Dataset excerpts:

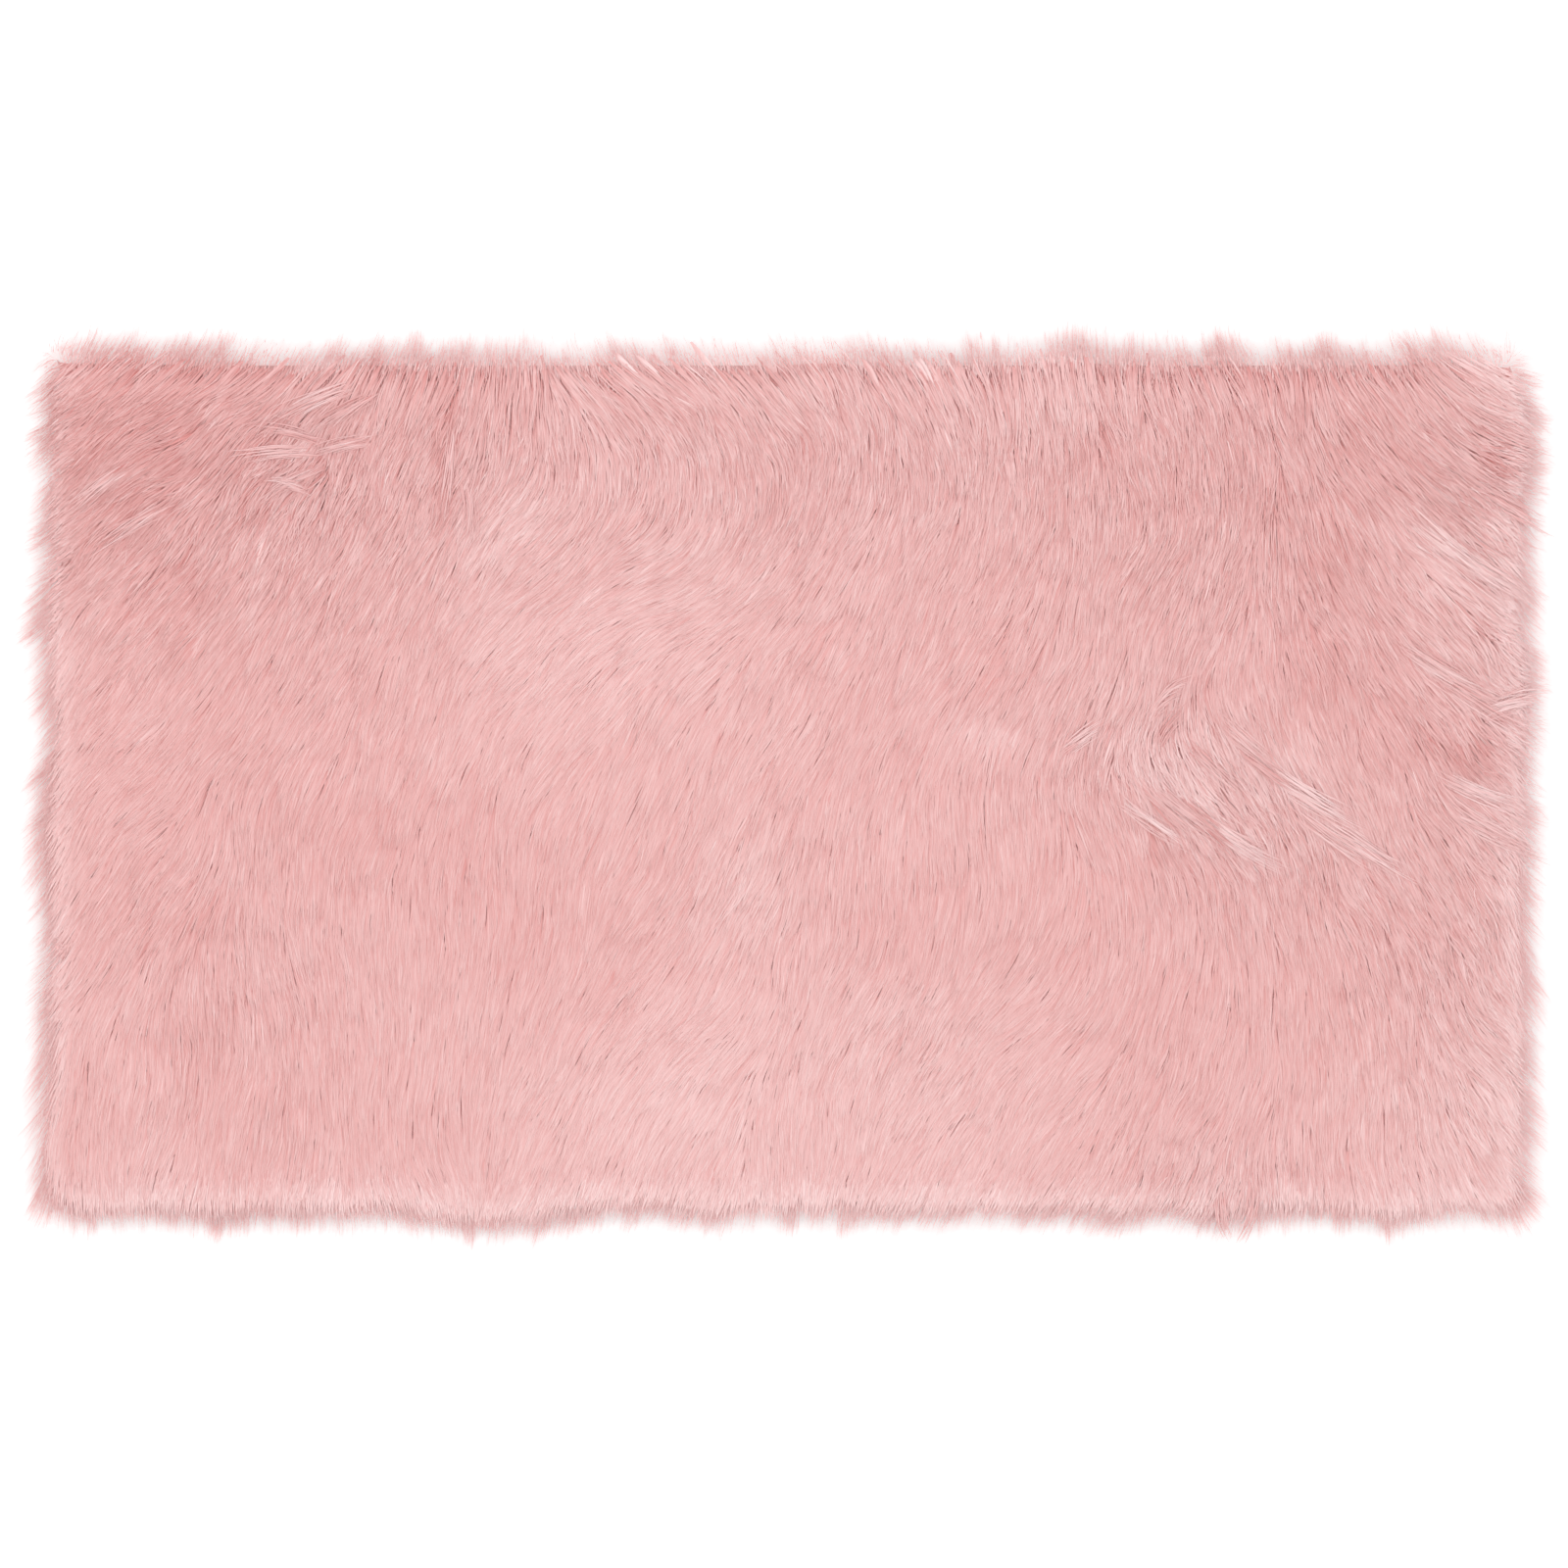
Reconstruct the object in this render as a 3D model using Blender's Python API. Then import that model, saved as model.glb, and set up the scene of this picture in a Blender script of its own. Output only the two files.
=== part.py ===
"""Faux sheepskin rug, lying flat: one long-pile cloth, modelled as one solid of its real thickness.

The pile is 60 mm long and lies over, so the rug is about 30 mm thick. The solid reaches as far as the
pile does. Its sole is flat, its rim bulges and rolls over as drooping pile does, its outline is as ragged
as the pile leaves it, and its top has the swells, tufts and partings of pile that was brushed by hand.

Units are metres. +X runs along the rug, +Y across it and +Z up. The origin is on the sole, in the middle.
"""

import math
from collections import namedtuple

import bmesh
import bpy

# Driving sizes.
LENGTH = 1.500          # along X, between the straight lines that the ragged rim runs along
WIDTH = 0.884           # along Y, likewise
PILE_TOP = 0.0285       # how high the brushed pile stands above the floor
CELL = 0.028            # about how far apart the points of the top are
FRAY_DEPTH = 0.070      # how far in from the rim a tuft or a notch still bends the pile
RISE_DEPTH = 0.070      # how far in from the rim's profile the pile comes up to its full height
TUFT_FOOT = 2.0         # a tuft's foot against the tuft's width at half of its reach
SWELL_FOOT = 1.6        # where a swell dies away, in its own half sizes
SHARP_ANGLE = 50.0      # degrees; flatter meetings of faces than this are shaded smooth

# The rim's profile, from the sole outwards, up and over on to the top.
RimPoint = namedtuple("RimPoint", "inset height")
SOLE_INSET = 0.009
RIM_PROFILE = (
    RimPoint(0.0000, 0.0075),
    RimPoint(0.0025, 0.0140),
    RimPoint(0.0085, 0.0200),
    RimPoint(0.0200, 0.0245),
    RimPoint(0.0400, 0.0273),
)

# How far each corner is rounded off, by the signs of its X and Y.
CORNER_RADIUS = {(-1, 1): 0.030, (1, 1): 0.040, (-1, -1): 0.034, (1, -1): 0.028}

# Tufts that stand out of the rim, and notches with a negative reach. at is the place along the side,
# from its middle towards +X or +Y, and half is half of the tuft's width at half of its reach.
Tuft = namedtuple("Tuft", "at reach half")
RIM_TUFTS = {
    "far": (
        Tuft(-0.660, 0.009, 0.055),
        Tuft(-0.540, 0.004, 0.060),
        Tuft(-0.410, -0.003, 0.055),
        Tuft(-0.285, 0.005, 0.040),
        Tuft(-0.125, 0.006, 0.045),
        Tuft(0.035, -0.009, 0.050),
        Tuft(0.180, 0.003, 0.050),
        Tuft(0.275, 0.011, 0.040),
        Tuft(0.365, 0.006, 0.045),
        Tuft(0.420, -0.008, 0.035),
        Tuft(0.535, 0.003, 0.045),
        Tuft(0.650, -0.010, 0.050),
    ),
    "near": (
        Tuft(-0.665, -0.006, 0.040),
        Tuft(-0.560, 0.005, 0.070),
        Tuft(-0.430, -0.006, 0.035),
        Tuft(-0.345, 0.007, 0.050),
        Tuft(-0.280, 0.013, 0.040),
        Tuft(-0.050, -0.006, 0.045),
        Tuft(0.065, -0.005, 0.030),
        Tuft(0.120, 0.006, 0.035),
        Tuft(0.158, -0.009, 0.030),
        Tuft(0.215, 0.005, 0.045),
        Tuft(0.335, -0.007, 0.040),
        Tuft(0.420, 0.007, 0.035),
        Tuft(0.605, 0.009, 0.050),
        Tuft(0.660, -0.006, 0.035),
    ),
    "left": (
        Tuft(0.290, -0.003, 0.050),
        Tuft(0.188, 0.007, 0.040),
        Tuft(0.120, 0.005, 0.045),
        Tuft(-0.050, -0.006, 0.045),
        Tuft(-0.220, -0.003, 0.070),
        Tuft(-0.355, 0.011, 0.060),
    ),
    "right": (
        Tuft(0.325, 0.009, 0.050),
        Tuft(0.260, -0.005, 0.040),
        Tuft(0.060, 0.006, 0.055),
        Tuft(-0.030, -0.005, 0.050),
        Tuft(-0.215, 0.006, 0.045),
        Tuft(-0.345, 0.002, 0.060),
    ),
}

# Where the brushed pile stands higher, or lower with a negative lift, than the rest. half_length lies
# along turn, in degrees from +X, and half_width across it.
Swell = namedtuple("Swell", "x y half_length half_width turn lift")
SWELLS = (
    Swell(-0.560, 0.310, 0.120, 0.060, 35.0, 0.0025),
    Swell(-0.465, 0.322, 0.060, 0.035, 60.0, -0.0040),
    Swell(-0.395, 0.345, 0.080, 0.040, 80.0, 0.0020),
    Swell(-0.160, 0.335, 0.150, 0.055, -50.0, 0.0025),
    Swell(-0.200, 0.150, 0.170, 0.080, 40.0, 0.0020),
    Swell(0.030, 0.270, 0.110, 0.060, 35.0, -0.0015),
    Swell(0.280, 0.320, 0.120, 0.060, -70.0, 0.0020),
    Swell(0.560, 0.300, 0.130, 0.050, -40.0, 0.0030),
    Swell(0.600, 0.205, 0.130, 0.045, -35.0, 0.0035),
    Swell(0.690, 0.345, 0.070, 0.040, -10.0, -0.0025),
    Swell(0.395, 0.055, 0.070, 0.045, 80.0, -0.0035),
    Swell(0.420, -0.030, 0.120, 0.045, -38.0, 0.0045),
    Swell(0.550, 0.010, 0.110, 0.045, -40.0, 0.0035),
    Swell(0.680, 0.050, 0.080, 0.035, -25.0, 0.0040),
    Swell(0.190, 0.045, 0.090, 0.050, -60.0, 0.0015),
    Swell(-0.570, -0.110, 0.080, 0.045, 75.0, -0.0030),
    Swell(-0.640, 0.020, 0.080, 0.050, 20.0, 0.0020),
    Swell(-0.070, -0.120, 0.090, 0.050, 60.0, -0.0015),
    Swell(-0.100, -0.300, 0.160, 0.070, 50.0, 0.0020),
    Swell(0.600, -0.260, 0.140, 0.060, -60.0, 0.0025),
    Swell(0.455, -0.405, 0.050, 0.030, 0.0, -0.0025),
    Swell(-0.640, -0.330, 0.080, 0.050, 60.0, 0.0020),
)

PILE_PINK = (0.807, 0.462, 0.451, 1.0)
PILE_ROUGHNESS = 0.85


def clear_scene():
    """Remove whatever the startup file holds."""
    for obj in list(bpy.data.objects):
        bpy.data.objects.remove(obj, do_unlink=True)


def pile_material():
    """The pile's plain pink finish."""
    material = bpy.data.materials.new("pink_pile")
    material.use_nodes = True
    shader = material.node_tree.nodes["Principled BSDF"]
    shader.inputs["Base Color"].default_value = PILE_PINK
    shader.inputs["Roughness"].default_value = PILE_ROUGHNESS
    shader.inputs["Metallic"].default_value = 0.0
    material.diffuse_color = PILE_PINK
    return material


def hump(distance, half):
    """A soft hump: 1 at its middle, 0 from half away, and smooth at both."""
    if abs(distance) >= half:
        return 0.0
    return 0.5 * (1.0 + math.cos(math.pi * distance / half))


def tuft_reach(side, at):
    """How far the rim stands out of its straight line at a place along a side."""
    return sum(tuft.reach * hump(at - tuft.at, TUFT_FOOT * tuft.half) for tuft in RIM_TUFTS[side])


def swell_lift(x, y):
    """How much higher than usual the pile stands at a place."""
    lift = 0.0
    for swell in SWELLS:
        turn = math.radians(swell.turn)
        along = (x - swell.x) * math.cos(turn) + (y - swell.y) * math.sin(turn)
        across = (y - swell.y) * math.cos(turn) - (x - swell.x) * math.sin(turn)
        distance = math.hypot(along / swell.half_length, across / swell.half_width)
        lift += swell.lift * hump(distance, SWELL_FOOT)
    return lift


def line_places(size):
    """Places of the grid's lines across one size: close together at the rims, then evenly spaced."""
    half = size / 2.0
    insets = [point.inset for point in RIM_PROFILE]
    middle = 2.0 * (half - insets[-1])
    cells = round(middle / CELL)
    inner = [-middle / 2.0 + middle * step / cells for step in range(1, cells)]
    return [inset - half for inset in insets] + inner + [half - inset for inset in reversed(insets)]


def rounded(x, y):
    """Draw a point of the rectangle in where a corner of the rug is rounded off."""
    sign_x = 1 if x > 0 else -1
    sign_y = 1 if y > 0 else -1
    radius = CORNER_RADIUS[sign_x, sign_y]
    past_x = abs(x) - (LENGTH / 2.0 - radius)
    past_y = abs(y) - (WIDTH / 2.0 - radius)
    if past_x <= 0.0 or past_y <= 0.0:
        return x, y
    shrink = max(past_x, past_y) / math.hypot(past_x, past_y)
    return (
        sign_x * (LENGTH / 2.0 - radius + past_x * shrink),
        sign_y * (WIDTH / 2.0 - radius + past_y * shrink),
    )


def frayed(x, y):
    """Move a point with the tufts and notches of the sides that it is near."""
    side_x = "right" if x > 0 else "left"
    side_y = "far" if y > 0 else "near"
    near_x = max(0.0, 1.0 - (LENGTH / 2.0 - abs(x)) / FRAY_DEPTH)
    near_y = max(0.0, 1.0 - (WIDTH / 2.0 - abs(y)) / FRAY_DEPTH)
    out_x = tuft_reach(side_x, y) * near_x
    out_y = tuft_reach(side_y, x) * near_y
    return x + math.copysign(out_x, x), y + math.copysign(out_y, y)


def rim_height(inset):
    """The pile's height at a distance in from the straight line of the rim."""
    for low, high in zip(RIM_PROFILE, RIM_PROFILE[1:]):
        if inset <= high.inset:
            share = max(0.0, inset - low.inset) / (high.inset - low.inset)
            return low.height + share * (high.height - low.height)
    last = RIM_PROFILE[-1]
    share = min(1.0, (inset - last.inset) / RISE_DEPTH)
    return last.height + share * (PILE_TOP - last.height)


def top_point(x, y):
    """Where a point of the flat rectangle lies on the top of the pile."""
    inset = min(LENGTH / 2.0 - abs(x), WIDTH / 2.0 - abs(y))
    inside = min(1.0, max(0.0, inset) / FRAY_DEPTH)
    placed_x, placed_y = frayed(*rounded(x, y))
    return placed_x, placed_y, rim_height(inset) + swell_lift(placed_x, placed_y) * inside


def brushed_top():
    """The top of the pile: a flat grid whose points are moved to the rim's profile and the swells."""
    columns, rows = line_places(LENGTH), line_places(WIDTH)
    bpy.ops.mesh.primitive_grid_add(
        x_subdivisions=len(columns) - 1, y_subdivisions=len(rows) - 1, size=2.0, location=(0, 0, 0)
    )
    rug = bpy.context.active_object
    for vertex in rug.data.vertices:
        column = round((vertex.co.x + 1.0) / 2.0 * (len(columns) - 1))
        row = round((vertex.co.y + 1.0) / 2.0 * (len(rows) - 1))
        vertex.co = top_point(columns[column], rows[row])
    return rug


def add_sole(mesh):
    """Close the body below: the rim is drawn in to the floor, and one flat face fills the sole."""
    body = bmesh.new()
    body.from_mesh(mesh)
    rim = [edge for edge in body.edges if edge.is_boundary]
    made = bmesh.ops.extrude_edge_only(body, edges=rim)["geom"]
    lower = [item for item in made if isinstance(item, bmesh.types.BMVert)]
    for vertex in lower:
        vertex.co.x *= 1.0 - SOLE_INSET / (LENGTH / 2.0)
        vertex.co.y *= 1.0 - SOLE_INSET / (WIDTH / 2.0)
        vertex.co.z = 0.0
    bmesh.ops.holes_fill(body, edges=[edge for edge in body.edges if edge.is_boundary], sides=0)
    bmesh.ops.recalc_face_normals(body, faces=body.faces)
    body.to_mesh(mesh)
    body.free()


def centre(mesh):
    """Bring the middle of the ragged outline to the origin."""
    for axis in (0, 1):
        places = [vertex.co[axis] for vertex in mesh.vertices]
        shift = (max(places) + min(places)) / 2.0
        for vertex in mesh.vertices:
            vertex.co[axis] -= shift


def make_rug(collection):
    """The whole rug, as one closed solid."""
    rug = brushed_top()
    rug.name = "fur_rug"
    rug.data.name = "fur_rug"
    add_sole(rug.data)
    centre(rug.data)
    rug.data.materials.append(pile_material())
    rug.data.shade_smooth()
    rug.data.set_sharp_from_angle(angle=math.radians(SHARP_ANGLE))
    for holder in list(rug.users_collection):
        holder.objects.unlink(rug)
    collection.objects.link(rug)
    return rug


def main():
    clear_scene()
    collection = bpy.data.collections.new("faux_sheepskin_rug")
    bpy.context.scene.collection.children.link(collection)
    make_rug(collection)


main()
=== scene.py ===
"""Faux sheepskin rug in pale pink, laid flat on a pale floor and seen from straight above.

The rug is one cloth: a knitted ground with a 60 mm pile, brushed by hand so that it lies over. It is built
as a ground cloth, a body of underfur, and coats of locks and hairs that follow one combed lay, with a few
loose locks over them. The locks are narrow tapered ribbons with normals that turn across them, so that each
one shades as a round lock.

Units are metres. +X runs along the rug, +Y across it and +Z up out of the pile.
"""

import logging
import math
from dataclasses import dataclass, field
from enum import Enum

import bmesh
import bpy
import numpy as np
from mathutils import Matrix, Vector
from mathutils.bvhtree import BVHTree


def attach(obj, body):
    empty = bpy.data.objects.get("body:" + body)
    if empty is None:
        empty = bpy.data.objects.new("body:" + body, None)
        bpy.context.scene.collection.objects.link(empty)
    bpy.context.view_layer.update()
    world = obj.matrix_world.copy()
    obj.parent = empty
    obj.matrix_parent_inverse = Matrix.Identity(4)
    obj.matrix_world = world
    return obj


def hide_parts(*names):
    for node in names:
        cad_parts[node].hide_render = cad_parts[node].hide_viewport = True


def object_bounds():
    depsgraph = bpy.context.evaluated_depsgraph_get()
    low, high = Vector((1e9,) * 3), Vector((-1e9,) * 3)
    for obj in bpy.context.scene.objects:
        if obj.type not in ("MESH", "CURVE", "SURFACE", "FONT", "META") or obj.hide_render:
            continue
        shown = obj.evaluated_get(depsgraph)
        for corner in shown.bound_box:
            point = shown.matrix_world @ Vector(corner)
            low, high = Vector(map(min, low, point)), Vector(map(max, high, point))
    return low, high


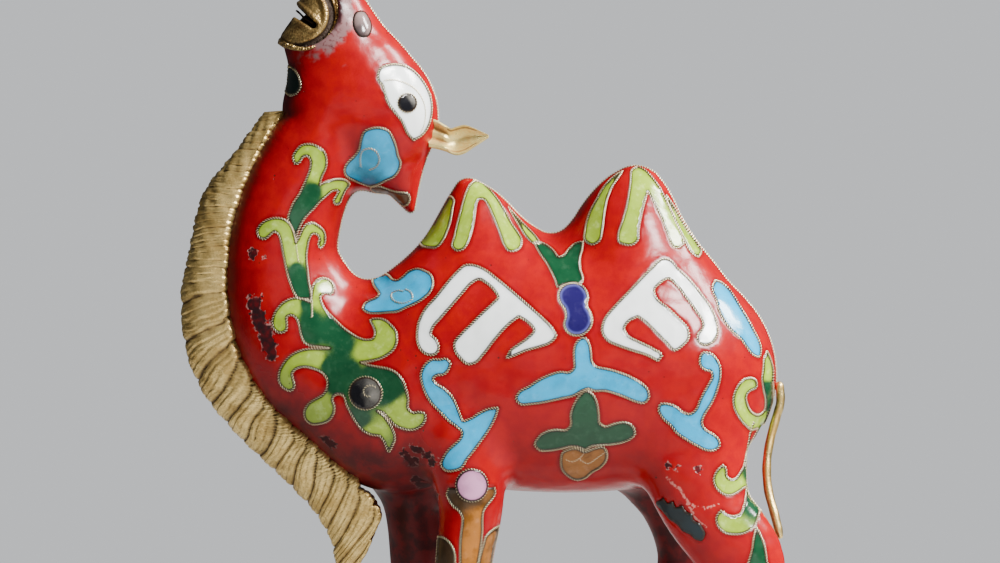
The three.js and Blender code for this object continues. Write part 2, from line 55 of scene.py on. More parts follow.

Short exercise: Copy out exactly the lines between the line with "point = shown.matrix_world" and the last line of the entries, counting both of those lines.

Complete response:
            point = shown.matrix_world @ Vector(corner)
            low, high = Vector(map(min, low, point)), Vector(map(max, high, point))
    return low, high


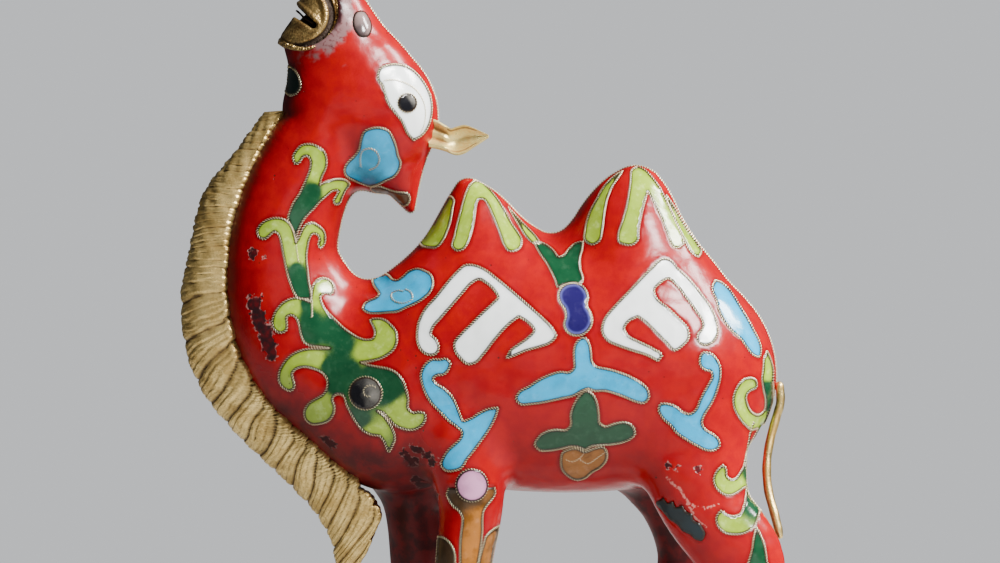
The three.js and Blender code for this object continues. Write part 2, from line 55 of scene.py on. More parts follow.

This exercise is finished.